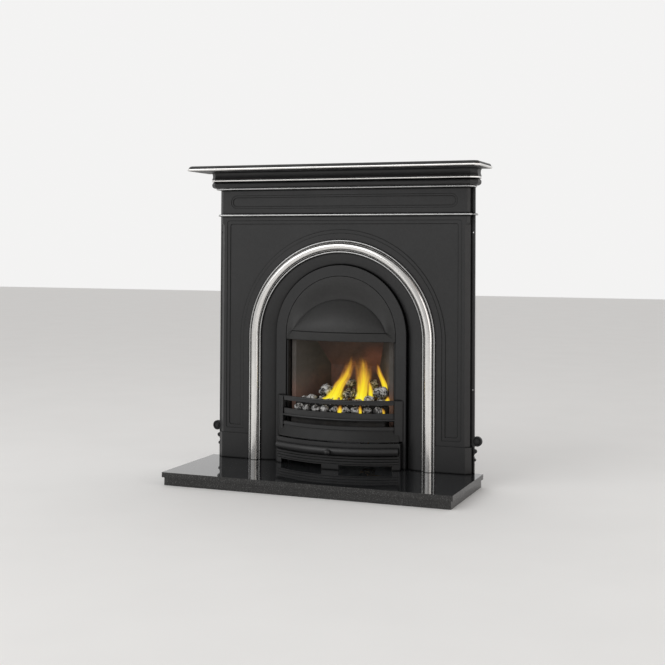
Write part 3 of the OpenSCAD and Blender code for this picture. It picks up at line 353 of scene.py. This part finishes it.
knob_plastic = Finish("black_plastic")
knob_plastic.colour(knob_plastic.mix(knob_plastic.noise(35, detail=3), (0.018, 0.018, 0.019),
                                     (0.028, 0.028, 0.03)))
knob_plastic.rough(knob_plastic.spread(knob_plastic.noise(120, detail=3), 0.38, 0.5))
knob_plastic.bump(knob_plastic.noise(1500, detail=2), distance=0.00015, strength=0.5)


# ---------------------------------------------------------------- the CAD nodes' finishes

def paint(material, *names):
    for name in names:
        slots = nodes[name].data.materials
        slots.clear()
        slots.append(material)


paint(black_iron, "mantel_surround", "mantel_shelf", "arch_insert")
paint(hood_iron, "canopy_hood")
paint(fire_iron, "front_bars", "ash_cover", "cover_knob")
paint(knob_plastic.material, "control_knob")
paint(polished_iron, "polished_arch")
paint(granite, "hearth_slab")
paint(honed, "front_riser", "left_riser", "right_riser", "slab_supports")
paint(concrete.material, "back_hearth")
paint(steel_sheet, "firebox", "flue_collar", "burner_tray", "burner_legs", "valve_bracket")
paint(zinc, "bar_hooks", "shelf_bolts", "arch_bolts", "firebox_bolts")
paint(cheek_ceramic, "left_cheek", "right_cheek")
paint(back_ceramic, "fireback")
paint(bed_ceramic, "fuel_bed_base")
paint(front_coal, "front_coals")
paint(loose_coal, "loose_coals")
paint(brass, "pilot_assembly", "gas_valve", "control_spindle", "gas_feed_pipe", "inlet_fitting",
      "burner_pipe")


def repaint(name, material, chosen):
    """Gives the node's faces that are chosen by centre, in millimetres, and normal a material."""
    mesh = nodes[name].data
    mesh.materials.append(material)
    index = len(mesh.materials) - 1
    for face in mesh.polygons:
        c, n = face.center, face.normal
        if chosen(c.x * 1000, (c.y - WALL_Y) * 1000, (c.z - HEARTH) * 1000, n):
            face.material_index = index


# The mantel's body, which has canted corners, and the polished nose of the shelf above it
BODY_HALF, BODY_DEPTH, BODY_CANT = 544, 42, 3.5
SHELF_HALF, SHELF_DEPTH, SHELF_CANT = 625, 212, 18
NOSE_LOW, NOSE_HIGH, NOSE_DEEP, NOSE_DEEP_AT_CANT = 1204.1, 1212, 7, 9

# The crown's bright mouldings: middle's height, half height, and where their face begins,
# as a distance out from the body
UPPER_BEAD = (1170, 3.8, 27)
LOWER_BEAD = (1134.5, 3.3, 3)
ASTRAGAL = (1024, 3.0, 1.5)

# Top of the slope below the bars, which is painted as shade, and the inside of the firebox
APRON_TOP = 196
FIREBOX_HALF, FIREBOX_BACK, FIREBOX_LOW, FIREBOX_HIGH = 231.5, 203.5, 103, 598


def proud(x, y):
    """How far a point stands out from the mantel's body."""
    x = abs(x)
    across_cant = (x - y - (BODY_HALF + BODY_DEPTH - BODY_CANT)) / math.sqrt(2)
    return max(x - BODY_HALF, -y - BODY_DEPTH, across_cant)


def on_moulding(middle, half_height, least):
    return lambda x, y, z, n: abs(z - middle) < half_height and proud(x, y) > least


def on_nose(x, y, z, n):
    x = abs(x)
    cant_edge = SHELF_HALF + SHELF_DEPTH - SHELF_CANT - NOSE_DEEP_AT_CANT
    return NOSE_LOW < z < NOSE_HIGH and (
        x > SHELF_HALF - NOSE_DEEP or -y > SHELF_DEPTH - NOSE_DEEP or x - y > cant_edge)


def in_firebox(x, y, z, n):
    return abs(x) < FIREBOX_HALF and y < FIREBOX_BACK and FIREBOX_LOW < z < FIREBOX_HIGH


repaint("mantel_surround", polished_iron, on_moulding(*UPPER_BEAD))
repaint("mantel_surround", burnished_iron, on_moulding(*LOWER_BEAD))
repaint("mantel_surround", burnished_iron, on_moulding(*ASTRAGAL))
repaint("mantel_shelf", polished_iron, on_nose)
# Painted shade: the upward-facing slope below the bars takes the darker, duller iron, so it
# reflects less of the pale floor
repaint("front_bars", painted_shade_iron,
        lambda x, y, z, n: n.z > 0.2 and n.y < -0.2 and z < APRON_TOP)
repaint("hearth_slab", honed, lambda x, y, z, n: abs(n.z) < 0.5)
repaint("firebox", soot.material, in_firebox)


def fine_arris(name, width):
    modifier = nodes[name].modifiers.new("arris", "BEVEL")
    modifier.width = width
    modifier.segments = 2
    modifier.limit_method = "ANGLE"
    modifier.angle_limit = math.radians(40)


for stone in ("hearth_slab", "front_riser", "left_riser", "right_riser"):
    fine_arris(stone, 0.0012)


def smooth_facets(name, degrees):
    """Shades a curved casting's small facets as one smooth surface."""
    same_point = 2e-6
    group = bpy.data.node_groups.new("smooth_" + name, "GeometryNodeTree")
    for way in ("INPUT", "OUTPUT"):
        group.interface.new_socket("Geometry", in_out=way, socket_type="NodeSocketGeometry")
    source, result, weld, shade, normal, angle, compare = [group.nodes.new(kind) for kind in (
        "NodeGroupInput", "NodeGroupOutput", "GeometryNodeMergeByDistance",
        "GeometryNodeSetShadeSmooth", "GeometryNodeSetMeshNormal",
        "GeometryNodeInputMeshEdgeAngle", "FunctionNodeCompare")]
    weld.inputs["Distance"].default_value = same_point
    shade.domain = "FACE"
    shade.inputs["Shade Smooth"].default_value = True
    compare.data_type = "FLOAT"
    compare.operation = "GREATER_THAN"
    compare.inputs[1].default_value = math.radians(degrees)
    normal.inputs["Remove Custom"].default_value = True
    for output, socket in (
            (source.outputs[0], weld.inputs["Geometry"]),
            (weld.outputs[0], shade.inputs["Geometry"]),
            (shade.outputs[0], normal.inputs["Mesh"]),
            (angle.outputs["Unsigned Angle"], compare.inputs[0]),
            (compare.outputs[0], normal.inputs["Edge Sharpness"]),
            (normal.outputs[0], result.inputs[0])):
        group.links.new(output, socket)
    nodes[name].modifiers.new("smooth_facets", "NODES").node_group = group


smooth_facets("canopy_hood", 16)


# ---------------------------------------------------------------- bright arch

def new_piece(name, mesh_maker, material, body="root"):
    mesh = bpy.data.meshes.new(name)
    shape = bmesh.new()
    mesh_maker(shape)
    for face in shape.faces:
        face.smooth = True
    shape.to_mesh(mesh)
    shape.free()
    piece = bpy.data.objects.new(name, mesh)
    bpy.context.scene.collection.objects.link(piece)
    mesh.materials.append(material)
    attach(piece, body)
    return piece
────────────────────
> **WORK REQUIRED**: Word for word, reproduce the listing above from its start up to and including the line that has "CAD nodes' finishes". Give only those lines.

> **REPLY**:
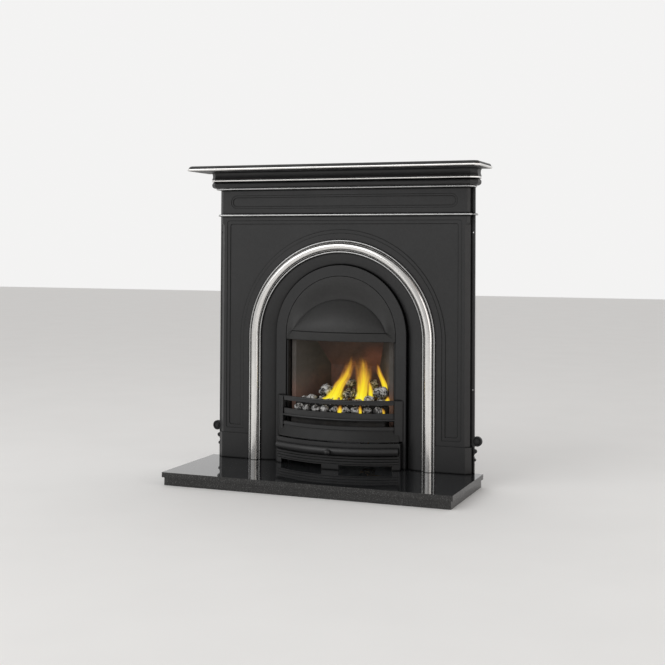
Write part 3 of the OpenSCAD and Blender code for this picture. It picks up at line 353 of scene.py. This part finishes it.
knob_plastic = Finish("black_plastic")
knob_plastic.colour(knob_plastic.mix(knob_plastic.noise(35, detail=3), (0.018, 0.018, 0.019),
                                     (0.028, 0.028, 0.03)))
knob_plastic.rough(knob_plastic.spread(knob_plastic.noise(120, detail=3), 0.38, 0.5))
knob_plastic.bump(knob_plastic.noise(1500, detail=2), distance=0.00015, strength=0.5)


# ---------------------------------------------------------------- the CAD nodes' finishes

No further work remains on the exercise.